What means the affirmation of daily life?
Lived religion is grounded in daily life. Its point of departure is the affirmation of daily or ordinary life. The notion of the affirmation of daily life is an invariable given in philosophical and religious traditions. Aristotle made a distinction between the life and the good life. The first term encompasses all aspects of human life concerned with production and reproduction, needed to continue and to renew life. In religious, but not only Christian, thinking the good life was no longer a special range of higher activities (such as contemplation) as it was according to Aristotle. The affirmation of daily life is the endorsement that the fullness of existence is to be found within all activities of ordinary life, ‘in one’s calling and in marriage and the family’ (Taylor, 1989, 211, 218; Arendt, 1958). That also means that the full range of daily activities is included. For a long time that was not the case with regard to the object of the study of practical theology.
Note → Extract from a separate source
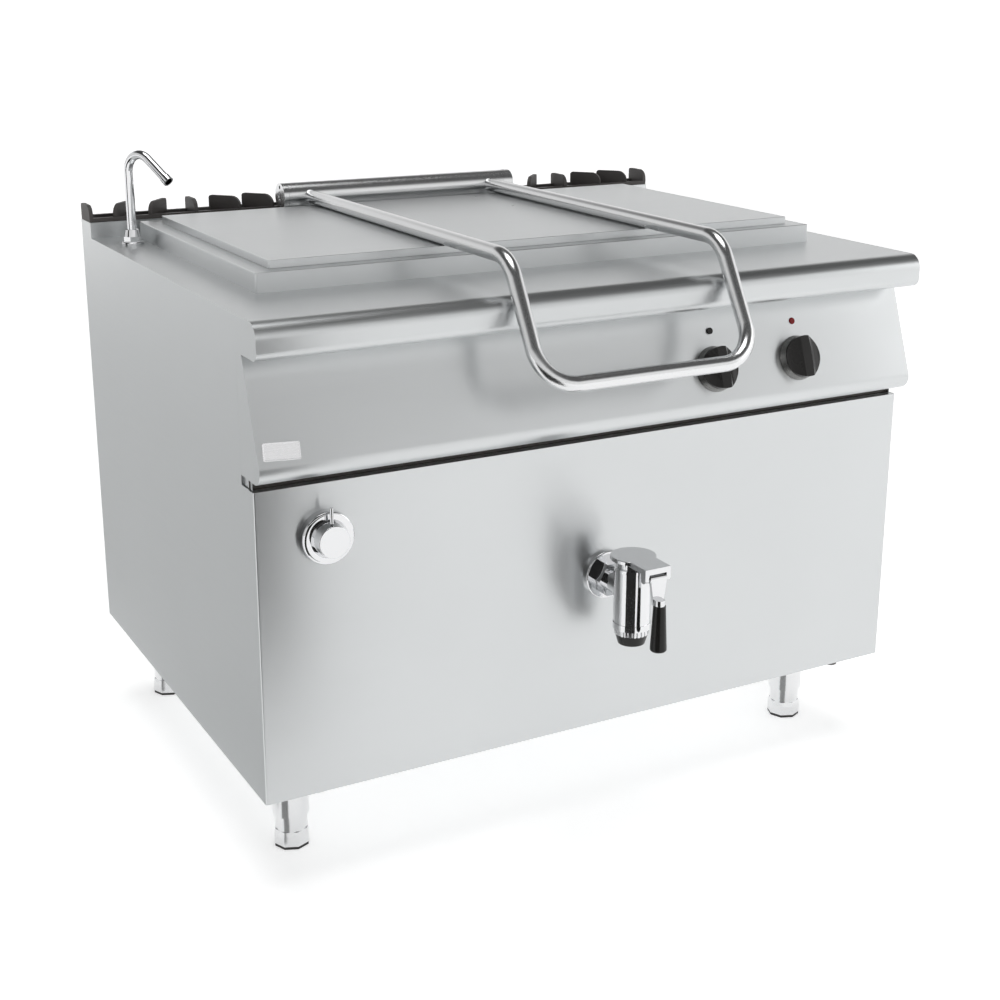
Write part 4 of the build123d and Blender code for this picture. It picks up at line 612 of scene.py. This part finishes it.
WORLD_STOPS = ((0.0, 1.0), (0.44, 1.0), (0.52, 0.5), (0.6, 0.08), (0.96, 0.08), (1.0, 0.3))
WORLD_SIDE_STOPS = ((0.0, 0.8), (0.35, 0.92), (0.65, 1.0), (1.0, 1.08))
WORLD_STRENGTH = 0.9
FLOOR_HALF_SIZE, FLOOR_CELLS, FLOOR_GLOW, FLOOR_ROUGHNESS = 200.0, 8, 0.54, 0.9
FLOOR_DARK, FLOOR_LIGHT, MOTTLE_SCALE = (0.86, 0.86, 0.86), (0.9, 0.9, 0.9), 1.5
OVERHEAD_ENERGY, OVERHEAD_SPREAD = 1.1, math.radians(40)
flag_cloth = moulded_plastic("flag_cloth", (0.012, 0.011, 0.01), (0.008, 0.008, 0.008), 0.8, 0.9)
grey_cloth = moulded_plastic("grey_cloth", (0.5, 0.5, 0.5), (0.46, 0.46, 0.46), 0.8, 0.9)
mat_cloth = moulded_plastic("mat_cloth", (0.97, 0.98, 0.98), (0.94, 0.95, 0.95), 0.8, 0.9)
MAT_HEIGHT = 4 * MILLIMETRE
MAT_LOW, MAT_HIGH = (-4.0, -0.2), (-0.66, 6.0)
FLAG_STEPS = 8
FRONT_FLAG = (14, 72, 0.0, 0.8, 0.85)
SPOUT_FLAG = (70, 92, 0.88, 1.06, 0.2)
FOOT_FLAG = (32, 62, 0.0, 0.12, 0.05)
FILL_PLACE, FILL_TARGET, FILL_SIZE, FILL_POWER = (3.4, -2.2, 1.7), (0.6, -0.9, 0.3), (1.6, 2.0), 9
CAMERA_AZIMUTH, CAMERA_ELEVATION = math.radians(-28.629), math.radians(16.206)
CAMERA_ROLL = math.radians(0.085)
CAMERA_PLACE = Vector((-1.3292, -2.4112, 1.3639))
CAMERA_SENSOR, CAMERA_LENS, CAMERA_SHIFT, CAMERA_REACH = 36.0, 57.355, (0.0029, -0.0594), 1000.0
build_floor()
build_world()
build_mat("backdrop_mat", MAT_LOW, MAT_HIGH)
build_flag("backdrop_flag_front", middle_of("tap_body"), *FRONT_FLAG, flag_cloth)
build_flag("backdrop_flag_spout", middle_of("spout_nut"), *SPOUT_FLAG, flag_cloth)
for foot in ("front_left", "front_right", "back_left", "back_right"):
    build_flag("backdrop_flag_" + foot, middle_of("foot_leg_" + foot), *FOOT_FLAG, grey_cloth)
add_overhead_light()
add_area_light("fill", FILL_PLACE, FILL_TARGET, FILL_SIZE, FILL_POWER)
build_camera()
bpy.context.scene.view_settings.view_transform = "Standard"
Today, however, a shift is underway, calling for a broadening of the study of practical theology from the ecclesiastical to everyday life. That includes, to name a few, practices such as gardening and leisure, but also care and education (Ganzevoort & Roeland, 2014).
Conclusion
The discussion about lived religion is lively. As opposed to a definition characterized by a certain denouncement, I propose a more congenial definition based on three core elements, which are easily recognizable in the stories of those involved (Ganzevoort & Roeland, 2014; McGuire, 2008). The core is lived religion as a personal practice, a form of self-expression that initiates something new in everyday life. Daily life is thus recognized in its entirety as the domain in which lived religion manifests itself and as such is the object of empirical and practical theology. Described in this way, the practice of lived religion can be seen as a strength, which has strong parallels with positive health and human flourishing.